Well, not just her, but others like her: talented, skilled, smart fighters who are proving themselves more than just a passing curiousity.
Two weeks ago Hallback beat Layla McCarter in a 10-round unanimous decision. Carried live by ESPN's Friday Night Fights, the quality of the straight-ahead bulldozing Hallback and the deft counter-punching McCarter seemed to surprise even the fight's announcers.
This, Hallback says, is what her sport is, if people will just take a closer look.
"There are plenty of female boxers out there that can box," Hallback said from her training camp in Temecula, Calif. "The problem is the stations aren't showing them. They prefer showing the girls just starting out."
The reason for that is cost. Hallback said new fighters do so more cheaply, which is why finding fights can be so difficult for the smarter veterans.
"People think we're not there, and that is what's really hurting the sport," she said.
Hallback's victory over McCarter is the kind that can only help the sport. It was an entertaining 10-round affair and established Hallback as one of the world's finest pros. She is 22-4-1, and until losing in May had been the IBA Continental junior welterweight champion for three years.
Hallback, 32, has always been a talented athlete. She envisioned herself as a basketball and track star when she went to Turkey Creek Middle School in Plant City.
But the allure of boxing had always been strong, influenced by her family's love of the sport.
"It's just that when I was younger, I grew up admiring Muhammad Ali, and even the older boxers like Sugar Ray Robinson," Hallback said. "I used to watch with my dad and grandfather, and thought, "I can do that.'
"I fell in love with it. Then once I found out there were female boxers, I was like, "Wow, I wanna do this."'
She graduated high school in Germany - her father was stationed there - and when the family moved back to Florida she settled in Tampa and began an amateur boxing career that lasted all of zero fights.
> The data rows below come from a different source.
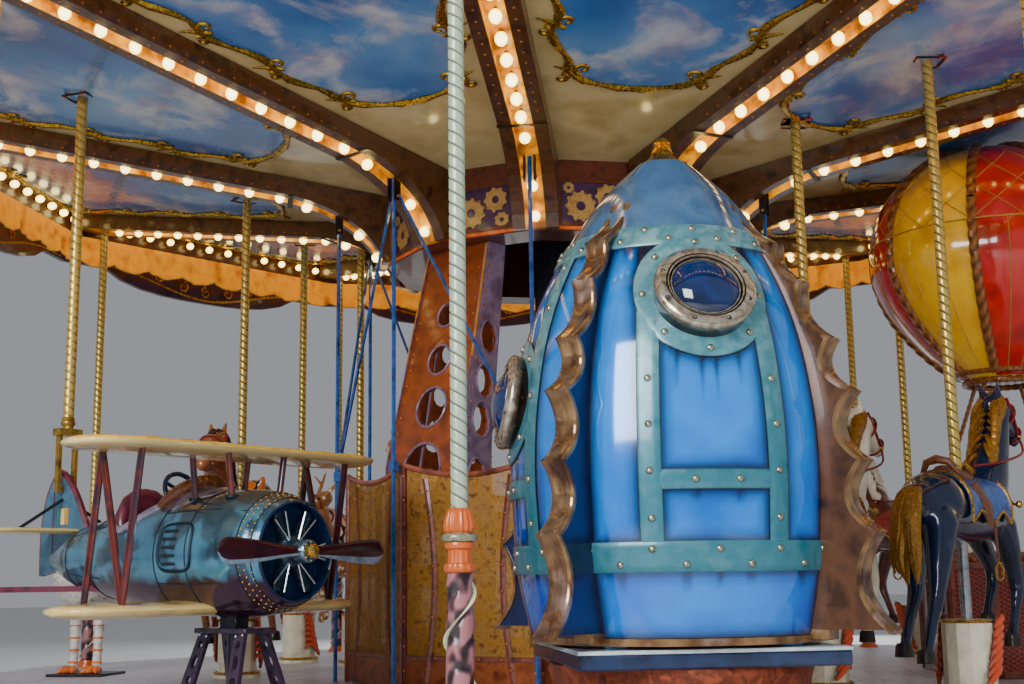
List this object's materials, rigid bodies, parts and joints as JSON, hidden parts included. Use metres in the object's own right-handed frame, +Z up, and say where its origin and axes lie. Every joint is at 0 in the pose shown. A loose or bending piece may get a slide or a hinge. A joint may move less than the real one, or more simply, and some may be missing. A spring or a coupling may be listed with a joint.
{
  "type": "fairground carousel",
  "caption": "Fairground carousel: a round platform that turns about a mast under a lit sloping ceiling, with a rocket, a biplane, a balloon and riding animals on sliding poles.",
  "frame": {"origin": "on the ground under the centre mast", "axes": "+Z up, -Y towards the viewer of the picture, +X to the right"},
  "size_m": [8.8042, 8.8924, 5.75],
  "materials": {
    "structural_steel": "satin",
    "mast_steel": "satin",
    "deck_boards": "satin",
    "gilded_pole": "polished",
    "beam_timber": "gloss",
    "ceiling_panel": "gloss",
    "drum_panel": "gloss",
    "tower_plate": "satin",
    "stay_rod_steel": "gloss",
    "screen_mesh": "satin",
    "valance_cloth": "matte",
    "rounding_board": "gloss",
    "roof_panel": "satin",
    "rocket_paint": "gloss",
    "rocket_bronze": "worn",
    "plinth_paint": "gloss",
    "fuselage_steel": "worn",
    "wing_cream": "gloss",
    "trestle_paint": "gloss",
    "propeller_wood": "gloss",
    "balloon_gores": "gloss",
    "basket_cane": "satin",
    "moulded_rope": "satin",
    "horse_navy": "gloss",
    "horse_cream": "gloss",
    "horse_brown": "gloss",
    "horse_bay": "gloss",
    "tiger_paint": "gloss",
    "deer_paint": "gloss",
    "giraffe_paint": "gloss",
    "bird_paint": "gloss",
    "stand_cream": "gloss"
  },
  "bodies": {
    "base": {"ground_frame": "structural_steel", "centre_mast": "mast_steel"},
    "turntable": {"deck_frame": "structural_steel", "deck": "deck_boards", "post_1": "gilded_pole", "post_2": "gilded_pole", "post_3": "gilded_pole", "post_4": "gilded_pole", "post_5": "gilded_pole", "post_6": "gilded_pole", "post_7": "gilded_pole", "post_8": "gilded_pole", "post_9": "gilded_pole", "post_10": "gilded_pole", "tail_pole": "gilded_pole", "beam_1": "beam_timber", "beam_2": "beam_timber", "beam_3": "beam_timber", "beam_4": "beam_timber", "beam_5": "beam_timber", "beam_6": "beam_timber", "beam_7": "beam_timber", "beam_8": "beam_timber", "beam_9": "beam_timber", "beam_10": "beam_timber", "rim_rail": "beam_timber", "ceiling": "ceiling_panel", "drum": "drum_panel", "tower": "tower_plate", "stay_rods": "stay_rod_steel", "centre_screen": "screen_mesh", "valance": "valance_cloth", "rounding_boards": "rounding_board", "roof": "roof_panel", "rocket_body": "rocket_paint", "rocket_fins": "rocket_bronze", "rocket_porthole_1": "rocket_bronze", "rocket_porthole_2": "rocket_bronze", "rocket_plinth": "plinth_paint", "biplane_body": "fuselage_steel", "biplane_wings": "wing_cream", "biplane_trestle": "trestle_paint", "balloon_envelope": "balloon_gores", "balloon_basket": "basket_cane", "balloon_ropes": "moulded_rope", "giraffe": "giraffe_paint", "bird": "bird_paint", "horse_stands": "stand_cream", "tiger_stand": "stand_cream", "deer_stand": "stand_cream", "horse_far_stand": "stand_cream", "horse_back_stand": "stand_cream"},
    "horse_outer_rider": {"horse_outer": "horse_navy"},
    "horse_inner_rider": {"horse_inner": "horse_cream"},
    "horse_far_rider": {"horse_far": "horse_brown"},
    "tiger_rider": {"tiger": "tiger_paint"},
    "deer_rider": {"deer": "deer_paint"},
    "horse_back_rider": {"horse_back": "horse_bay"},
    "propeller_blades": {"propeller": "propeller_wood"}
  },
  "joints": [
    {"name": "carousel_spin", "type": "hinge", "parent": "base", "child": "turntable", "pos_m": [0, 0, 0], "axis": [0, 0, 1], "continuous": true},
    {"name": "horse_outer_gallop", "type": "slide", "parent": "turntable", "child": "horse_outer_rider", "axis": [0, 0, 1], "range_m": [-0.15, 0.15]},
    {"name": "horse_inner_gallop", "type": "slide", "parent": "turntable", "child": "horse_inner_rider", "axis": [0, 0, 1], "range_m": [-0.15, 0.15]},
    {"name": "horse_far_gallop", "type": "slide", "parent": "turntable", "child": "horse_far_rider", "axis": [0, 0, 1], "range_m": [-0.15, 0.15]},
    {"name": "tiger_gallop", "type": "slide", "parent": "turntable", "child": "tiger_rider", "axis": [0, 0, 1], "range_m": [-0.15, 0.15]},
    {"name": "deer_gallop", "type": "slide", "parent": "turntable", "child": "deer_rider", "axis": [0, 0, 1], "range_m": [-0.15, 0.15]},
    {"name": "horse_back_gallop", "type": "slide", "parent": "turntable", "child": "horse_back_rider", "axis": [0, 0, 1], "range_m": [-0.15, 0.15]},
    {"name": "propeller_spin", "type": "hinge", "parent": "turntable", "child": "propeller_blades", "pos_m": [-1.334, -2.539, 1.116], "axis": [0.7907, -0.6122, 0], "continuous": true}
  ]
}
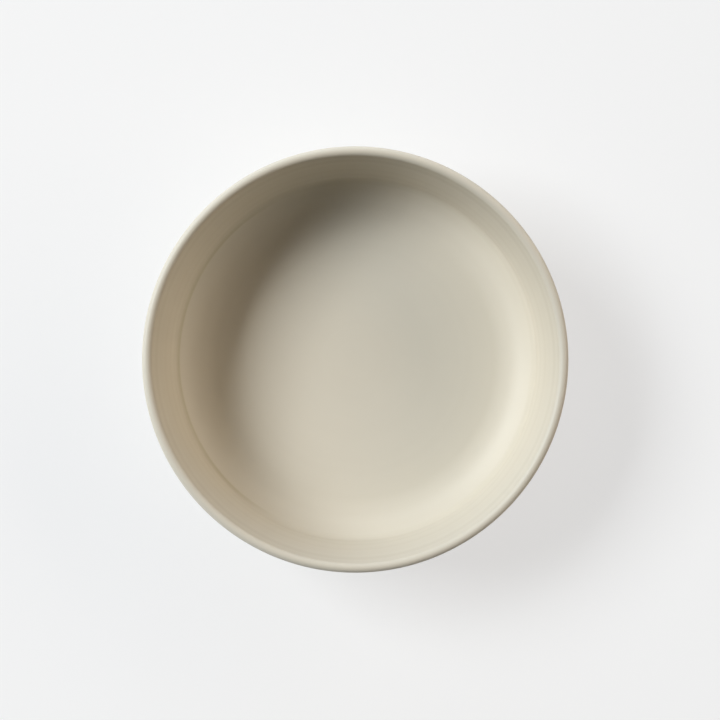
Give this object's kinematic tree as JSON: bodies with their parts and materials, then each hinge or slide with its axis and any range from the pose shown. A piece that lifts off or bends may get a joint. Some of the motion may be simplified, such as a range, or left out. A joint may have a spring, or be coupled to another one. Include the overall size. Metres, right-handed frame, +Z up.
{
  "type": "prep bowl",
  "caption": "Low round stoneware bowl with a flat well, straight leaning wall, full-round lip and a bare foot ring, semi-gloss warm grey glaze inside and out.",
  "frame": {"origin": "centre of the foot ring's resting face, on the table", "axes": "+Z up along the bowl's axis of revolution; the bowl is round, so X and Y are free"},
  "size_m": [0.22, 0.22, 0.062],
  "materials": {
    "stoneware": "bare fired clay, warm buff, matt, fine grain",
    "glaze": "smooth semi-gloss bone glaze, even tone, faint throwing rings"
  },
  "bodies": {
    "root": {"stoneware_body": "stoneware", "glaze_coat": "glaze", "base_glaze": "glaze"}
  },
  "joints": []
}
"There wasn't anyone to fight," she laughed.
In 1997 she made her pro debut, beating Connie Plosser in Miami. She said she wore weights around her thighs under her sweat pants to get the fight with the much heavier opponent.
Her second fight was not nearly as smooth.
Though she had just one round of experience, she was scheduled to fight six rounds with an opponent who had just three pro fights. What her then-manager failed to tell her at the time was that Lucia Rijker was a world famous kick boxing champion.
The night before the fight, Hallback said she found out just how good Rijker was when she saw an HBO Sports special that featured her.
"After that first fight, I felt that I could beat anybody," Hallback said. "My manager gave it to me in a way to say she didn't have that many fights. So I took it on a week's notice. Then I saw that special on HBO about her, and I knew right then and there she was too much for me."
Hallback considered pulling out of the fight, but she was being paid $3,000 and feared she would be blackballed from future fights.
So she fought, winning the first round, splitting the second and losing the third.
"After the third round, I was done," she said.
In the fifth round she was knocked out. To this day only five fighters have lasted longer with Rijker.
"That was just super crazy," said Hallback, adding how much she would love a rematch.
Hallback, who moved to Georgia and then California to find fights, bounced back and won her first title by beating Bonnie Canino in 1998. Between 2001 and May of this year, she won 15 straight.
Back in Plant City, her following is swelling after her latest win.
"I always have people come up to me in my salon, or at church. They say we saw your girl last night," said Hallback's mother, Brenda Lee.
"She's got a lot of people here who follow her career."
Hallback says there's room for more. She realizes Ali continues to be the biggest name in the sport, but says she plans on squeezing her way onto the national stage. Performances like the one she and McCarter put on will attract new fans and make her sport more vibrant.
"To have a strong showing like that was great, especially on national television," she said. "It showed there are skilled female fighters out there. These are the kind of fights we need to see. Once that starts, it trickles down."